Ford CEO Jim Farley, speaking this month at the Bernstein Strategic Decisions Conference in New York, said he expected Ford to offer a better retail experience than Tesla and other direct-sales startups.

“I think our dealers can do it, but the standards are going to be brutal,” he said. “They’re going to be very different than today.”

Farley specifically mentioned nonnegotiable pricing and “100 percent online” sales, but Frick clarified to Automotive News that Ford has no plans to eliminate physical stores or a customer’s ability to purchase an EV at a dealership.

Farley’s “100 percent online” comment was about “a single point of entry, whether you’re physically in a dealership or at home,” Frick said. “We want to leverage their physical existence and leverage their service capacity.”

Similarly, Bazzy said discussions with the company have mostly centered around offering customers a choice.

“We don’t expect everybody to transact online; probably 80 percent won’t transact online,” he said. “But we’ll have that online presence to go in and build the car as far as they want to go.”

Ford wants to remove negotiation from the process but will not control the price dealers charge for EVs, according to Marin Gjaja, chief customer officer of Ford Model e.

“The dealer will set the price,” Gjaja said. “The goal is to eliminate one of the biggest sources of dissatisfaction for customers right now around feeling not sure they got a good deal and feeling like they need to negotiate.”

Part of Ford’s goal in crafting a different set of standards for EVs is to better compete with companies such as Tesla and Rivian. Farley said in March that selling directly to consumers makes Tesla’s cost per vehicle average about $2,000 less than Ford’s.

One way to close that gap, he suggested, is to not advertise EVs.

“Now, it’s early days, it’s first inning, second inning maybe, but I’m not convinced we need public advertising,” Farley said. “If you ever see Ford Motor Co. doing a Super Bowl ad on our electric vehicle, sell the stock.”

Gjaja said Ford won’t necessarily eliminate TV commercials or other traditional ads, but it doesn’t see a point to spending money on major ad campaigns at a time when most of its current EVs are sold out.

“We’ve generated such demand for these products that driving more awareness would just be a bad investment,” Gjaja said. “We’d rather invest that in the customer experience and the product.”

After Ford gets through the initial phase of selling EVs, he said, it’s likely to advertise in some form.
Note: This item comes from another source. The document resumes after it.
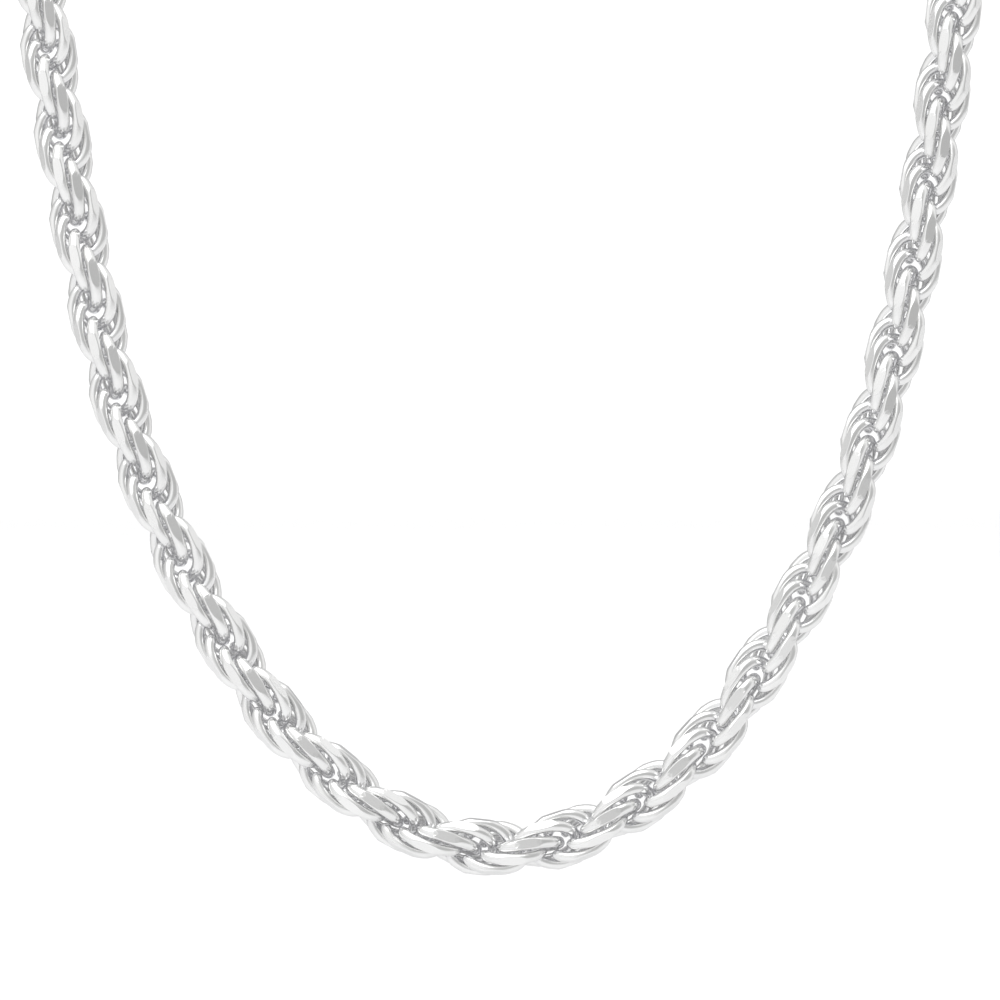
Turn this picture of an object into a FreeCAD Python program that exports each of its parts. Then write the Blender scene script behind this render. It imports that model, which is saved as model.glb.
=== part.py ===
import FreeCAD, Part
import math
import os

# Rope chain necklace, a whole loop as it hangs round a neck.
# Millimetres. +Z is up, -Y is the front, +X is the right side as seen from the front.
# The origin is the nape: the point of the clasp's neck side where the loop is carried.

# Driving dimensions
rope_diameter = 7.0
clasp_length = 16.0
clasp_radius = 4.2
clasp_rim_round = 0.6
socket_depth = 3.0
socket_clearance = 0.1
groove_width = 0.8
groove_depth = 0.3
bend_share = 0.45
loop_length = 508.0

# Centre line of the rope, from the clasp down the right side, round the front and up the left.
# Each row is x, y, z of one corner, and the rope rounds every corner in a tangent arc.
rope_route = [
    (5.0, 4.2, 0.0),
    (18.0, 4.2, 0.0),
    (33.5, -3.0, -3.0),
    (46.0, -15.5, -9.0),
    (54.5, -30.0, -17.0),
    (59.0, -44.5, -26.0),
    (60.0, -54.5, -38.5),
    (58.7, -57.1, -53.0),
    (56.3, -59.6, -69.5),
    (53.3, -62.0, -86.6),
    (49.6, -64.4, -103.1),
    (44.3, -66.7, -119.7),
    (36.4, -68.9, -135.3),
    (26.0, -71.0, -150.7),
    (12.4, -72.4, -160.7),
    (0.0, -72.8, -163.6),
    (-12.3, -72.3, -160.4),
    (-25.9, -70.8, -150.0),
    (-35.8, -68.8, -135.8),
    (-43.7, -66.7, -120.0),
    (-49.6, -64.3, -103.5),
    (-53.4, -62.0, -86.5),
    (-56.4, -59.7, -70.5),
    (-59.0, -57.2, -54.0),
    (-60.1, -54.2, -39.5),
    (-58.8, -44.5, -26.5),
    (-54.0, -30.5, -16.5),
    (-45.5, -16.5, -9.5),
    (-33.0, -4.0, -2.5),
    (-18.0, 4.2, 0.0),
    (-5.0, 4.2, 0.0),
]


def corner_arc(before, corner, after):
    """Arc that rounds a corner: its start, middle and end points and its radius."""
    back = before - corner
    ahead = after - corner
    reach = bend_share * min(back.Length, ahead.Length)
    back.normalize()
    ahead.normalize()
    half_turn = (math.pi - back.getAngle(ahead)) / 2
    radius = reach / math.tan(half_turn)
    inward = back + ahead
    inward.normalize()
    centre = corner + inward * (radius / math.cos(half_turn))
    middle = centre - inward * radius
    return corner + back * reach, middle, corner + ahead * reach, radius


def rounded_path(points):
    """Wire of straight runs joined by tangent arcs, and the arcs' radii."""
    corners = [FreeCAD.Vector(*point) for point in points]
    edges = []
    radii = []
    last = corners[0]
    for before, corner, after in zip(corners, corners[1:], corners[2:]):
        start, middle, end, radius = corner_arc(before, corner, after)
        edges.append(Part.LineSegment(last, start).toShape())
        edges.append(Part.Arc(start, middle, end).toShape())
        radii.append(radius)
        last = end
    edges.append(Part.LineSegment(last, corners[-1]).toShape())
    return Part.Wire(edges), radii


def make_rope(path, diameter):
    """Round solid of the rope's outer diameter along its centre line."""
    first = path.Edges[0]
    start = first.valueAt(first.FirstParameter)
    direction = first.tangentAt(first.FirstParameter)
    section = Part.Wire([Part.Circle(start, direction, diameter / 2).toShape()])
    return path.makePipeShell([section], True, True)


def make_clasp():
    """Barrel across the nape that holds both rope ends in blind sockets."""
    across = FreeCAD.Vector(1, 0, 0)
    left_end = FreeCAD.Vector(-clasp_length / 2, clasp_radius, 0)
    barrel = Part.makeCylinder(clasp_radius, clasp_length, left_end, across)
    rims = [edge for edge in barrel.Edges if isinstance(edge.Curve, Part.Circle)]
    barrel = barrel.makeFillet(clasp_rim_round, rims)
    socket_radius = rope_diameter / 2 + socket_clearance
    for side in (-1, 1):
        mouth = FreeCAD.Vector(side * clasp_length / 2, clasp_radius, 0)
        barrel = barrel.cut(Part.makeCylinder(socket_radius, socket_depth, mouth, across * -side))
    groove_start = FreeCAD.Vector(-groove_width / 2, clasp_radius, 0)
    ring = Part.makeCylinder(clasp_radius + 1, groove_width, groove_start, across)
    core = Part.makeCylinder(clasp_radius - groove_depth, groove_width, groove_start, across)
    return barrel.cut(ring.cut(core))


os.makedirs("parts", exist_ok=True)

rope_path, bend_radii = rounded_path(rope_route)
rope = make_rope(rope_path, rope_diameter)
clasp = make_clasp()

for name, shape in {"rope_chain": rope, "clasp": clasp}.items():
    solid = shape.Solids[0]
    solid.exportStep("parts/" + name + ".step")
    print(name, "valid", solid.isValid(), "solids", len(shape.Solids), "volume", round(solid.Volume, 1))

section_area = math.pi * rope_diameter ** 2 / 4
clasp_span = clasp_length - 2 * socket_depth
print("bend radii", [round(radius, 1) for radius in bend_radii])
print("smallest radius in diameters", round(min(bend_radii) / rope_diameter, 2))
print("rope length", round(rope_path.Length, 1), "section times length", round(section_area * rope_path.Length, 1))
print("whole loop", round(rope_path.Length + clasp_span, 1), "wanted", loop_length)
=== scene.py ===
import math
import random

import bmesh
import bpy
from mathutils import Matrix, Vector


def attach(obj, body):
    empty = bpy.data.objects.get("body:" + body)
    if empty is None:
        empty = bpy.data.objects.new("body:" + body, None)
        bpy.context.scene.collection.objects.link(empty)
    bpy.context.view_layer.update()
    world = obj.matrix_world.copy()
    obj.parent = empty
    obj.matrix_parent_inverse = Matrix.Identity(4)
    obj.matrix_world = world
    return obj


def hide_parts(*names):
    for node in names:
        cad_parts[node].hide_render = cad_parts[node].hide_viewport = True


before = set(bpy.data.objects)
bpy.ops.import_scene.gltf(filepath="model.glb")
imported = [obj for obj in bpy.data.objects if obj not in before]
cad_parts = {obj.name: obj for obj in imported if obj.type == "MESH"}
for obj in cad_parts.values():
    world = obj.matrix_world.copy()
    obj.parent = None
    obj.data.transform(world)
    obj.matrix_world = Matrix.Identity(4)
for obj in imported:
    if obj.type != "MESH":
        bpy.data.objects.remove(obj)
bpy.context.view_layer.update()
scene = bpy.context.scene
print("stage 1: frame loaded")

# Rope chain necklace, hanging as worn. Metres, in the shared frame, with the nape at the origin.

# The rope's route: one row for each corner, from the clasp down the right side and up the left.
ropeRoute = [
    (0.0050, 0.0042, 0.0000),
    (0.0180, 0.0042, 0.0000),
    (0.0335, -0.0030, -0.0030),
    (0.0460, -0.0155, -0.0090),
    (0.0545, -0.0300, -0.0170),
    (0.0590, -0.0445, -0.0260),
    (0.0600, -0.0545, -0.0385),
    (0.0587, -0.0571, -0.0530),
    (0.0563, -0.0596, -0.0695),
    (0.0533, -0.0620, -0.0866),
    (0.0496, -0.0644, -0.1031),
    (0.0443, -0.0667, -0.1197),
    (0.0364, -0.0689, -0.1353),
    (0.0260, -0.0710, -0.1507),
    (0.0124, -0.0724, -0.1607),
    (0.0000, -0.0728, -0.1636),
    (-0.0123, -0.0723, -0.1604),
    (-0.0259, -0.0708, -0.1500),
    (-0.0358, -0.0688, -0.1358),
    (-0.0437, -0.0667, -0.1200),
    (-0.0496, -0.0643, -0.1035),
    (-0.0534, -0.0620, -0.0865),
    (-0.0564, -0.0597, -0.0705),
    (-0.0590, -0.0572, -0.0540),
    (-0.0601, -0.0542, -0.0395),
    (-0.0588, -0.0445, -0.0265),
    (-0.0540, -0.0305, -0.0165),
    (-0.0455, -0.0165, -0.0095),
    (-0.0330, -0.0040, -0.0025),
    (-0.0180, 0.0042, 0.0000),
    (-0.0050, 0.0042, 0.0000),
]

# Where the rings sit: ring number and its distance along the rope, in millimetres
ringStations = [
    (0, 4.8),  # in the clasp's right socket
    (63.3, 145.5),
    (98.3, 224.7),
    (108.4, 246.5),  # the lowest bend
    (118.4, 267.3),
    (133.3, 299.6),
    (163.3, 368.7),
    (218, 492.4),  # in the left socket
]

# Slack or added twist: ring number and degrees
ringTwists = [
    (0, 0.0),
    (82, 0.0),
    (96, -13.5),  # the lowest bend lets the twist open a little
    (121, -13.5),
    (135, 0.0),
    (218, 0.0),
]


# Rope of open rings

rope = {
    "halfWidth": 0.00308,  # of the wire's middle line, across the rope
    "halfLength": 0.0039,  # and along it
    "wireRadius": 0.00074,
    "straightness": 1.4,  # how soon the ring's flanks reach their full length
    "cutRadius": 0.0035,  # how far from the axis the rings are cut flat
    "flatWidth": 0.92,  # share of the cage's cut that stays flat
    "flatLength": 0.84,
    "flankCrease": 1.0,
    "endCrease": 0.42,  # the flats run out softly at their ends
    "openAngle": 19.0,  # half of each ring's opening, in degrees
    "ringTurn": 36.0,  # from one ring to the next, in degrees
    "firstTurn": 63.0,  # of the first ring, from straight ahead
    "wireSides": 6,
    "ringSteps": 12,  # round the ring
    "sectionSpread": 1.2,  # the coarse cage is this much fatter than the smoothed wire
    "cageSpread": 1.035,
    "smoothing": 2,
    "looseTurn": 1.2,  # degrees
    "looseTilt": 1.0,  # degrees
    "seed": 11,
}

# Pieces of the rope: name, first ring, last ring
ropePieces = [
    ("rightBackRings", 0, 50),
    ("rightFrontRings", 51, 108),
    ("leftFrontRings", 109, 166),
    ("leftBackRings", 167, 218),
]


# Points along the smooth spline through the route's corners
def routePoints(corners):
    curve = bpy.data.curves.new("ropeLine", "CURVE")
    curve.dimensions = "3D"
    spline = curve.splines.new("NURBS")
    spline.points.add(len(corners) - 1)
    for point, corner in zip(spline.points, corners):
        point.co = (*corner, 1)
    spline.order_u = 3
    spline.use_endpoint_u = True
    spline.resolution_u = 24
    holder = bpy.data.objects.new("ropeLine", curve)
    mesh = bpy.data.meshes.new_from_object(holder)
    points = [vertex.co.copy() for vertex in mesh.vertices]
    bpy.data.objects.remove(holder)
    bpy.data.curves.remove(curve)
    bpy.data.meshes.remove(mesh)
    return points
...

In fact, the automaker currently is running ads highlighting its EVs’ front storage capabilities.

Ford expects to formally introduce its full sales standards in September, and they would take effect in 2024. Its roughly 3,100 U.S. dealers would have to participate in the program in order to sell EVs after that.

The company expects to continue meeting with dealers in the coming months to work through details of the program before rolling it out to the broader network.

Bazzy said he’s been optimistic about the changes since a gathering of Ford’s top-volume dealers in March, when Executive Chair Bill Ford Jr. joined Farley on stage to reassure retailers that the company is committed to the franchise model.

Charlie Gilchrist, dealer principal at Gilchrist Automotive in Texas, said he has participated in three meetings tied to the EV standards in recent months and has been encouraged by the process.

“They’re taking basically a clean sheet of paper and trying to figure out, together, how we can be more effective and efficient to provide these vehicles to our customers,” Gilchrist said. “I expect they will come up with standards the dealers can embrace.”